- Goal
Transcribe only the lines of the listing below from the one holding "Turn this picture" through the one holding "doors over two", inclusive, without any change.

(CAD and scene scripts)
+++

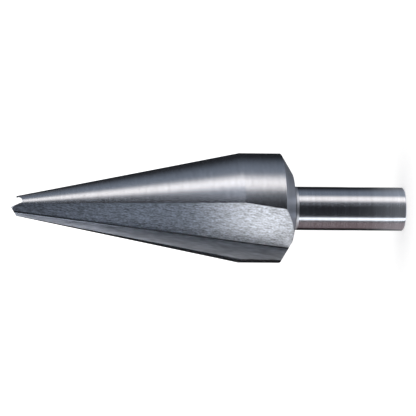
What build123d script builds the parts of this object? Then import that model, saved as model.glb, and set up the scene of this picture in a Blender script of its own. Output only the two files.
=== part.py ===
"""Conical drill for opening round holes in tube and sheet, ground from one bar of tool steel.

The tool stands on its shank end, at z = 0, with its axis along +Z and its point up. Two straight V flutes run
from the point out through the chamfer behind the cylindrical band. They lie half a turn apart and cut to the
right. One rounded gash thins the web at the point, on the +X side only, so that one lip reaches the centre.
"""

import os
from math import radians, tan

from build123d import *

# Driving dimensions, in millimetres and degrees.
shank_diameter = 8.0
shank_length = 20.9
shank_end_chamfer = 0.3
shank_root_fillet = 0.3

rear_face_diameter = 13.0
rear_chamfer_length = 2.2
band_diameter = 20.2
band_length = 7.6
cone_length = 40.95
tip_diameter = 3.7
point_length = 1.25

# Each land is ground about its own centre, so that it falls away behind a narrow margin at its cutting edge.
land_relief = 0.12
margin_angle = 190.0

# The flutes: the path of a V wheel, from its root's depth and angle around the axis at both ends of the cone.
flute_count = 2
flute_included_angle = 90.0
flute_root_radius = 0.45
flute_opening_angle = 263.7
flute_front_depth = 0.78
flute_front_angle = 169.4
flute_rear_depth = 3.82
flute_rear_angle = 190.8
flute_run_out = 3.0

# The gash at the point: a straight floor that climbs from the lip back to a round throat.
gash_lip = 0.28
gash_floor_angle = 23.7
gash_length = 2.2
gash_throat_radius = 0.7
gash_throat_offset = 0.88
gash_throat_setback = 1.65
gash_mouth_setback = 1.23
gash_run_out = 0.5

# Places that follow from the driving dimensions.
shank_radius = shank_diameter / 2
rear_face_radius = rear_face_diameter / 2
band_radius = band_diameter / 2
tip_radius = tip_diameter / 2
rear_face_z = shank_length
band_rear_z = rear_face_z + rear_chamfer_length
shoulder_z = band_rear_z + band_length
tip_z = shoulder_z + cone_length
point_z = tip_z + point_length


def polar(radius, angle, z):
    """Give the point at a radius, an angle around the axis and a height."""
    return Vector(radius, 0, z).rotate(Axis.Z, angle)


def flute_plane(turn):
    """Give the plane square to a flute's path, ahead of the point, with x towards the flute's mouth."""
    front = polar(tip_radius - flute_front_depth, flute_front_angle + turn, tip_z)
    rear = polar(band_radius - flute_rear_depth, flute_rear_angle + turn, shoulder_z)
    path = rear - front
    start = front - path * ((point_length + flute_run_out) / cone_length)
    return Plane(origin=start, x_dir=polar(1, flute_opening_angle + turn, 0), z_dir=path)


with BuildPart() as conical_drill:
    # The head: two round bodies on centres shifted across the margins, and what they have in common.
    for shift, mode in ((land_relief, Mode.ADD), (-land_relief, Mode.INTERSECT)):
        centre = polar(shift, margin_angle + 90, 0)
        with BuildSketch(Plane(origin=centre, x_dir=(1, 0, 0), z_dir=(0, -1, 0))):
            Polygon(
                (0, rear_face_z),
                (rear_face_radius, rear_face_z),
                (band_radius, band_rear_z),
                (band_radius, shoulder_z),
                (tip_radius, tip_z),
                (0, point_z),
                align=None,
            )
        revolve(axis=Axis(centre, (0, 0, 1)), mode=mode)

    # The shank, with its root fillet and the chamfer at its end.
    with BuildSketch():
        Circle(shank_radius)
    extrude(amount=rear_face_z)
    rear_rims = conical_drill.edges().filter_by_position(Axis.Z, rear_face_z, rear_face_z)
    fillet(rear_rims.sort_by(SortBy.RADIUS)[0], shank_root_fillet)
    chamfer(conical_drill.edges().group_by(Axis.Z)[0], shank_end_chamfer)

    # The flutes: one V on a plane square to each path, rounded at the root.
    with BuildSketch(*[flute_plane(turn * 360 / flute_count) for turn in range(flute_count)]) as wheel:
        half_width = band_diameter * tan(radians(flute_included_angle / 2))
        Polygon((0, 0), (band_diameter, -half_width), (band_diameter, half_width), align=None)
        fillet(wheel.vertices().sort_by(Axis.X)[0], flute_root_radius)
    extrude(amount=point_z - rear_face_z + 2 * flute_run_out, mode=Mode.SUBTRACT)

    # The gash: the wedge ahead of its floor, and its throat, across the whole point.
    with BuildSketch(Plane.XZ):
        rise = tan(radians(gash_floor_angle))
        Polygon(
            (-gash_lip - gash_run_out * rise, point_z + gash_run_out),
            (-gash_lip + gash_length * rise, point_z - gash_length),
            (gash_throat_offset, point_z - gash_throat_setback),
            (gash_throat_offset, point_z - gash_mouth_setback),
            (tip_radius + gash_run_out, point_z - gash_mouth_setback),
            (tip_radius + gash_run_out, point_z + gash_run_out),
            align=None,
        )
        with Locations((gash_throat_offset, point_z - gash_throat_setback)):
            Circle(gash_throat_radius)
    extrude(amount=tip_diameter, both=True, mode=Mode.SUBTRACT)

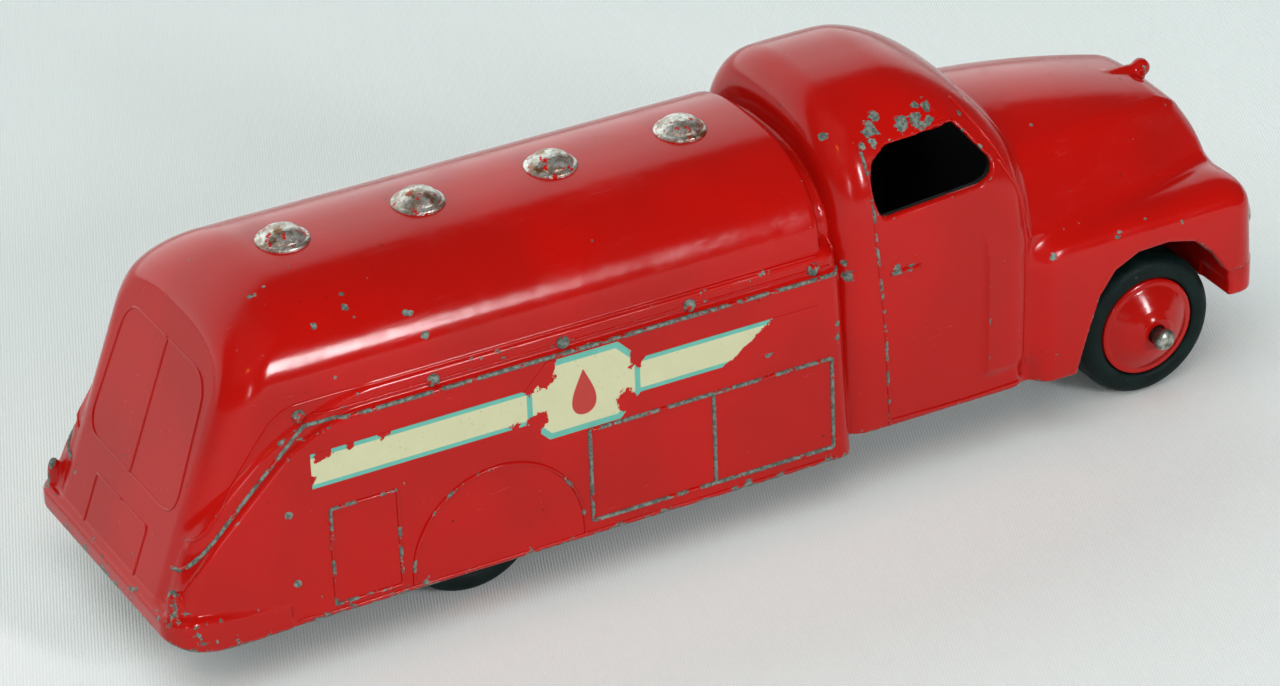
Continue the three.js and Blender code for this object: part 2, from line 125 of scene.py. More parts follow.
def cut(a, b, r):
    """Solid a with solid b taken away, its edge rounded to radius r."""
    return meet(a, -b, r)


def plane(u, v, through, normal):
    return (u - through[0]) * normal[0] + (v - through[1]) * normal[1]


def polygon(u, v, points):
    """Distance to a closed outline, negative inside it."""
    nearest = np.full(u.shape, np.inf)
    inside = np.zeros(u.shape, bool)
    for (au, av), (bu, bv) in zip(points, points[1:] + points[:1]):
        eu, ev = bu - au, bv - av
        wu, wv = u - au, v - av
        t = np.clip((wu * eu + wv * ev) / (eu * eu + ev * ev), 0, 1)
        nearest = np.minimum(nearest, (wu - t * eu) ** 2 + (wv - t * ev) ** 2)
        crosses = (av > v) != (bv > v)
        inside ^= crosses & ((wu * ev - wv * eu) * np.sign(ev) < 0)
    return np.where(inside, -1, 1) * np.sqrt(nearest)


def shrunk(points, r):
    """A convex outline moved inwards by r."""
    made = []
    count = len(points)
    turn = sum(a[0] * b[1] - a[1] * b[0] for a, b in zip(points, points[1:] + points[:1]))
    for i in range(count):
        a, b, c = (Vector(points[(i + k) % count]) for k in (-1, 0, 1))
        first, second = (b - a).normalized(), (c - b).normalized()
        sign = math.copysign(r, turn)
        bisector = Vector((-first.y - second.y, first.x + second.x))
        made.append(tuple(b + bisector * sign / (1 + first.dot(second))))
    return made


def arch(y, z, half, base, crown, power):
    """An arch section: upright sides up to base, then a superellipse over the crown."""
    high = crown - base
    p = np.maximum(y / half, 1e-6)
    q = np.maximum((z - base) / high, 1e-6)
    total = (p**power + q**power) ** (1 / power)
    slope = total ** (1 - power) * np.hypot(p ** (power - 1) / half, q ** (power - 1) / high)
    return (total - 1) / slope


def ellipsoid(x, y, z, at, size):
    k = np.sqrt(((x - at[0]) / size[0]) ** 2 + ((y - at[1]) / size[1]) ** 2 + ((z - at[2]) / size[2]) ** 2)
    return (k - 1) * min(size)


def smooth(t):
    t = np.clip(t, 0, 1)
    return t * t * (3 - 2 * t)


def back_plane(x, z):
    lean = BACK["lean"]
    upright = BACK["x"] - x
    sloping = (BACK["x"] + lean * (z - BACK["z"]) - x) / math.hypot(1, lean)
    return np.maximum(upright, sloping)


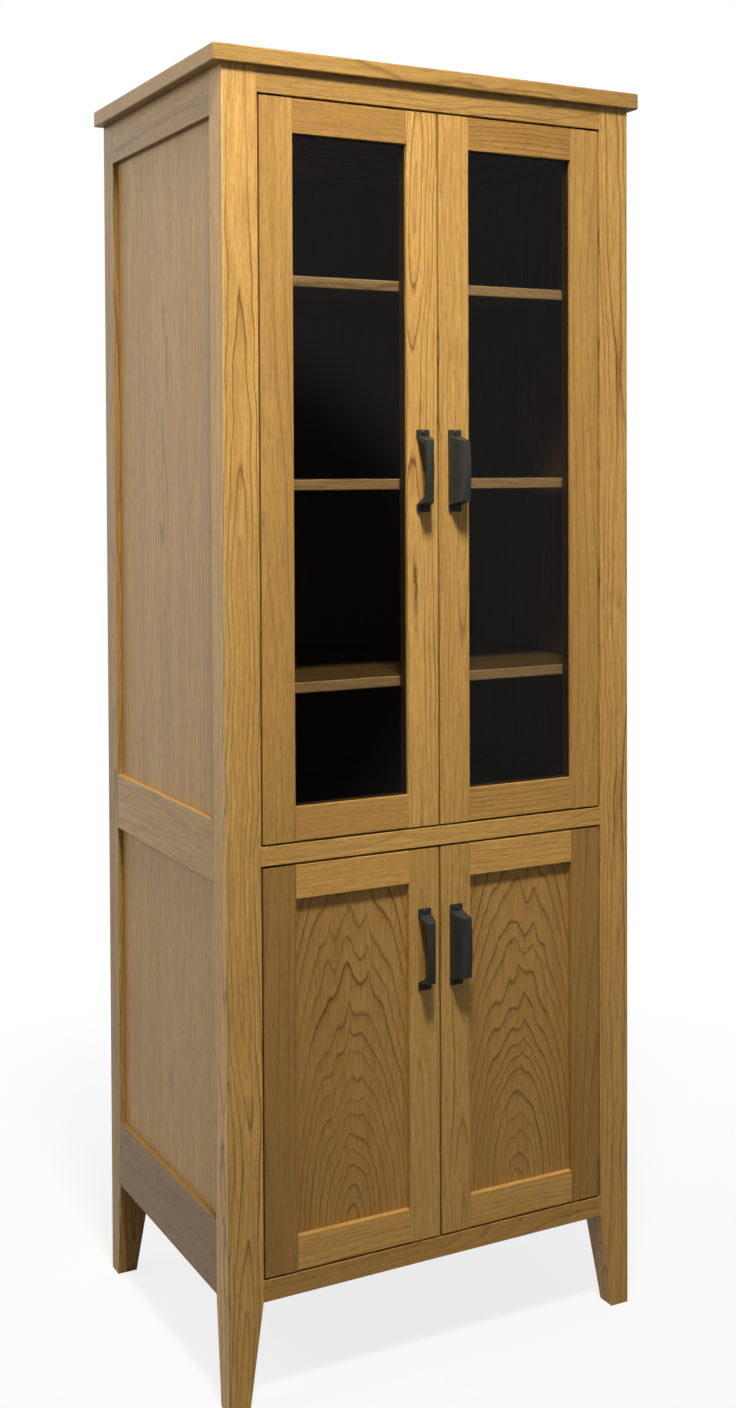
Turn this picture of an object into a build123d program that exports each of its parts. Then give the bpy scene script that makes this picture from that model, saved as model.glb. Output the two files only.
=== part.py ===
"""Tall display cabinet on tapered legs: a frame-and-panel carcass that carries two glazed
doors over two panelled doors, each hung on a pair of pivot hinges.

Frame: +Z up, front faces -Y, origin on the floor at the centre of the bounding box.
Each sub-part is written to parts/NODE.step, in millimetres.
"""

import os

from build123d import *

# ---------------------------------------------------------------- driving dimensions, mm
HEIGHT = 1800.0
BODY_WIDTH = 646.0  # outside of the posts
BODY_DEPTH = 470.0
TOP_THICKNESS = 23.0
TOP_OVERHANG_FRONT = 8.0  # the back is flush
TOP_OVERHANG_SIDE = 15.0

POST_WIDTH = 50.0  # seen from the front
POST_DEPTH = 42.0  # seen from the side
FOOT_WIDTH = 30.0
FOOT_DEPTH = 28.0

FRAME_THICKNESS = 22.0  # rails and door frames
PANEL_THICKNESS = 6.0
SIDE_RECESS = 8.0
DOOR_RECESS = 9.0  # a lower door's panel behind its frame's face
GLASS_RECESS = 6.0
GROOVE = 8.0  # depth of every panel groove, stub tenon and glass rabbet
TENON_LENGTH = 15.0
TENON_THICKNESS = 8.0
TENON_SHOULDER = 5.0
ARRIS = 0.6  # chamfer on the front edges of rails and door frames
SHELF_ARRIS = 1.0
POST_ROUNDING = 1.5
TOP_CORNER_RADIUS = 3.0
TOP_EDGE_RADIUS = 2.0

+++

- The result
Turn this picture of an object into a build123d program that exports each of its parts. Then give the bpy scene script that makes this picture from that model, saved as model.glb. Output the two files only.
=== part.py ===
"""Tall display cabinet on tapered legs: a frame-and-panel carcass that carries two glazed
doors over two panelled doors, each hung on a pair of pivot hinges.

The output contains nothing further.